‘Dangerous Animals’: Sean Byrne’s Horror Mashup Is a Big Fish Tale With Loads of Chum
Tony Sokol
Australian director Sean Byrne’s “Dangerous Animals” is a mixed-genre survival thriller which weaponizes sharks in a newly exploitive twist: unknowingly playing second mate to a seafaring serial killer. Think “Saw” on the high seas or “Hostel” with a waterslide. The ocean is deceptively calm because the premise is too treacherous to work on land.

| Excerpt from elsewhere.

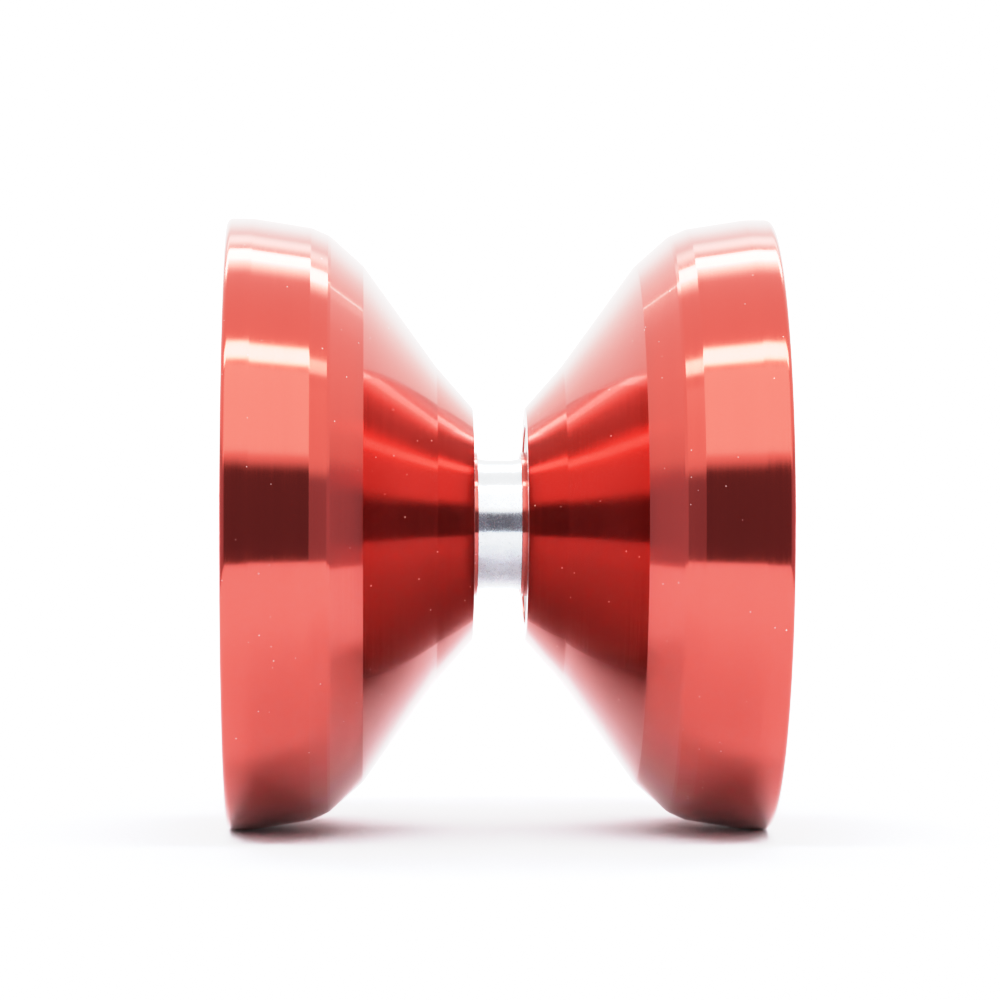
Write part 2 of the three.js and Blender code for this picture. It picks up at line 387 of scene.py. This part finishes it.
def anodised_red():
    """Dyed metal under a thin clear coat, with dust and scratches, a faint painted sheen near the
    hub, and painted shade: the dye darker towards the hub.
    """
    material, nodes, shader, place = new_material("anodised_red")
    rings = groove_place(nodes, place)
    marks = nodes.noise(rings, 5200.0, 3.0, 0.6)
    bands = nodes.noise(rings, 420.0, 2.0)
    cloud = nodes.noise(place, 90.0, 2.0)
    uneven = nodes.math("MULTIPLY_ADD", bands, 0.6, nodes.math("MULTIPLY", cloud, 0.4))
    dye = nodes.mix(uneven, DYE_DEEP, DYE_BRIGHT)
    split = nodes.add("ShaderNodeSeparateXYZ")
    nodes.link(rings, split.inputs[0])
    radius = split.outputs[1]
    # Painted shade: inside a radius of 24 to 26 mm the dye turns darker, where the cones face
    # each other.
    dye = nodes.mix(nodes.ramp(radius, HUB_PAINTED_SHADE_FROM, HUB_PAINTED_SHADE_TO, 1.0, 0.0), dye, HUB_PAINTED_SHADE)

    grains = nodes.math("MAXIMUM", specks(nodes, place, 330.0, 0.028, 0.16),
                        specks(nodes, place, 900.0, 0.075, 0.30))
    drawn_out = nodes.add("ShaderNodeMapping")
    drawn_out.inputs["Rotation"].default_value = (0.6, 0.9, 0.4)
    drawn_out.inputs["Scale"].default_value = (1.0, 0.12, 1.0)
    nodes.link(place, drawn_out.inputs["Vector"])
    scratches = specks(nodes, drawn_out.outputs[0], 620.0, 0.040, 0.50)
    # Painted sheen: a pale lift inside a radius of 20 to 26 mm, taken in with the dust, so it
    # lowers the metal and raises the roughness.
    painted_sheen = nodes.ramp(radius, PAINTED_SHEEN_FROM, PAINTED_SHEEN_TO, PAINTED_SHEEN_AMOUNT, 0.0)
    dust_and_sheen = nodes.math("MAXIMUM", nodes.math("MAXIMUM", grains, painted_sheen),
                      nodes.math("MULTIPLY", scratches, 0.5))

    nodes.link(nodes.mix(nodes.math("MULTIPLY", dust_and_sheen, 0.6), dye, DUST_AND_SHEEN_COLOUR),
               shader.inputs["Base Color"])
    nodes.link(nodes.math("MULTIPLY_ADD", dust_and_sheen, -0.5, 1.0), shader.inputs["Metallic"])
    finish = nodes.ramp(marks, 0.3, 0.7, 0.13, 0.19)
    nodes.link(nodes.math("MULTIPLY_ADD", dust_and_sheen, 0.3, finish), shader.inputs["Roughness"])
    shader.inputs["Coat Weight"].default_value = 0.6
    shader.inputs["Coat IOR"].default_value = 1.45
    shader.inputs["Coat Roughness"].default_value = 0.05
    turned_shine(nodes, shader, 0.9)
    nodes.link(nodes.bump(marks, TOOL_MARKS), shader.inputs["Normal"])
    return material


def steel(name, colour, roughness, marks_depth=TOOL_MARKS):
    """Plain metal with ring-shaped machining marks and a slight stain."""
    material, nodes, shader, place = new_material(name)
    rings = groove_place(nodes, place)
    marks = nodes.noise(rings, 4000.0, 3.0, 0.6)
    grain = nodes.noise(place, 5200.0, 2.0)
    cloud = nodes.noise(place, 400.0, 3.0)
    dark = tuple(c * (1.0 - STAIN) for c in colour[:3]) + (1.0,)
    nodes.link(nodes.mix(nodes.ramp(cloud, 0.3, 0.7), dark, colour), shader.inputs["Base Color"])
    nodes.link(nodes.ramp(grain, 0.3, 0.7, roughness * 0.8, roughness * 1.25),
               shader.inputs["Roughness"])
    shader.inputs["Metallic"].default_value = 1.0
    turned_shine(nodes, shader, 0.8)
    nodes.link(nodes.bump(marks, marks_depth), shader.inputs["Normal"])
    return material


def silicone():
    material, nodes, shader, place = new_material("silicone")
    grain = nodes.noise(place, 3800.0, 4.0, 0.65)
    cloud = nodes.noise(place, 300.0, 2.0)
    nodes.link(nodes.mix(cloud, (0.86, 0.85, 0.82, 1.0), (0.93, 0.925, 0.91, 1.0)),
               shader.inputs["Base Color"])
    nodes.link(nodes.ramp(grain, 0.3, 0.7, 0.5, 0.68), shader.inputs["Roughness"])
    shader.inputs["Subsurface Weight"].default_value = 0.15
    shader.inputs["Subsurface Radius"].default_value = (0.0008, 0.0007, 0.0006)
    nodes.link(nodes.bump(grain, 0.00001), shader.inputs["Normal"])
    return material


def paper():
    material, nodes, shader, place = new_material("paper")
    grain = nodes.noise(place, 1800.0, 4.0, 0.65)
    nodes.link(nodes.mix(grain, (0.74, 0.79, 0.85, 1.0), (0.82, 0.87, 0.93, 1.0)),
               shader.inputs["Base Color"])
    shader.inputs["Roughness"].default_value = 0.85
    nodes.link(nodes.bump(grain, 0.00008), shader.inputs["Normal"])
    return material


RED = anodised_red()
BALL_STEEL = steel("ball_steel", (0.86, 0.87, 0.88, 1.0), 0.08)
RACE_STEEL = steel("race_steel", (0.62, 0.66, 0.70, 1.0), 0.24, marks_depth=0.000002)
SHIELD_STEEL = steel("shield_steel", (0.70, 0.72, 0.74, 1.0), 0.28)
CAGE_STEEL = steel("cage_steel", (0.60, 0.58, 0.52, 1.0), 0.32)
AXLE_STEEL = steel("axle_steel", (0.50, 0.51, 0.53, 1.0), 0.3)
SILICONE = silicone()
PAPER = paper()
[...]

The horror mashup opens with a promising tease. Operating out of Surfers Paradise on Australia’s Gold Coast, Tucker (Jai Courtney) advertises an immersive “Swimming with Sharks” experience. The fishing boat skipper offers cage-dives reminiscent of the memorable undersea highlight of Steven Spielberg’s “Jaws.” Tourists Greg (Liam Greinke) and Heather (Ella Newton) decide to take the plunge after missing a hotel junket ride to Sea World. Tucker eases their nerves while heightening tension with flirtations and veiled threats until making good on a “human chum” joke. It is as surprising as the opening scene in the 1970s classic. That is where comparisons to Spielberg stop.
Tucker is a good character stranded on a deserted premise: a serial killer who uses sharks to kill his victims. Tucker stages snuff films as aquatic ballet which he records on a vintage video camera. As a tour guide, Tucker doesn’t have much repeat business, but his cassette library is full. Screenwriter Nick Lepard maintains a cat-and-mouse game which gets old fast because of the rushed backstory, contrived shortcuts, and obvious predetermined conclusion.
We know Tucker’s next victim, Zephyr (Hassie Harrison), is a badass American because she shoplifts ice cream as an introduction. She is spotted by local realtor Moses (Josh Heuston), who blackmails her into jump-starting his car. They both like Creedence Clearwater Revival. They both like surfing, though it is Zephyr’s escape from a fractured early life. The cute tone change does little to broaden the characters beyond creating the bond which gives Moses an excuse to look into Zephyr’s disappearance.
Jai Courtney exerts a brutal charisma as Tucker, weaving soft humor between hard violence. He gives more than the script offers. Tucker’s only motive is some vague mother issues and a terse soliloquy about surviving a shark encounter as a child. Tucker frames his psychopathic worldview as part of the ecosystem’s natural hierarchy, but he is merely a predator. Tucker is a new kind of incel: an old-school macho misogynist.
Courtney makes Tucker fun to watch through force of will and channeling his inner Oliver Reed. Tucker gets erotic and sportsmanship thrills from the snuff tapes, and collects trophies. He tucks a lock of each victims’ hair into the casing, binding it like fishing lures. Tucker sees himself as the shark, and Zephyr as a marlin, which he calls “the fighting fish.” Zephyr is a worthy opponent to Tucker, and Harrison jumps into the part ferociously. Zephyr is not a victim. She taunts her captor, painfully mangles herself out of handcuffs, and escapes over and over again. Zephyr flips the damsel-in-distress cliché on its head by saving the rescuer, but otherwise remains stuck in routine survival mode.
“Dangerous Animals” contains some extremely well-shot horrific moments, such as the morning aftermath of one of Tucker’s evening performances. The shark-bait rituals are also successful low-key spectacles. Cinematographer Shelley Farthing-Dawe highlights the seascape artfully, whether drenched in the sun, or under the ominous night beams of the boat. Searching helicopters adds to daylight suspense, while the nightlife of vacation resorts dangles chances of escape. The isolated location heightens the peril, but too much time is spent confined to the onboard cell with the previous victims’ names carved in the paint.
Even among footage of real sharks, the CGI is so obvious it dilutes the fear. This reviewer still roots for the sharks, even if they are merely a tourist trap. The soundscape from composer Michael Yezerski, along with the Australian rock soundtrack, propels the journey through straightforward survival thriller territory in spite of the murky waters.
Besides a few lags, Byrne keeps the action moving fast so no one questions how little sense everything makes. The contrivances keeping the chase story on track are too far-fetched and spontaneously convenient to be convincing, and don’t push far enough to brave uncharted waters. “Dangerous Animals” finds a new twist for old tropes, but sticks to standard navigation.
“Dangerous Animals” releases June 6 in select theaters.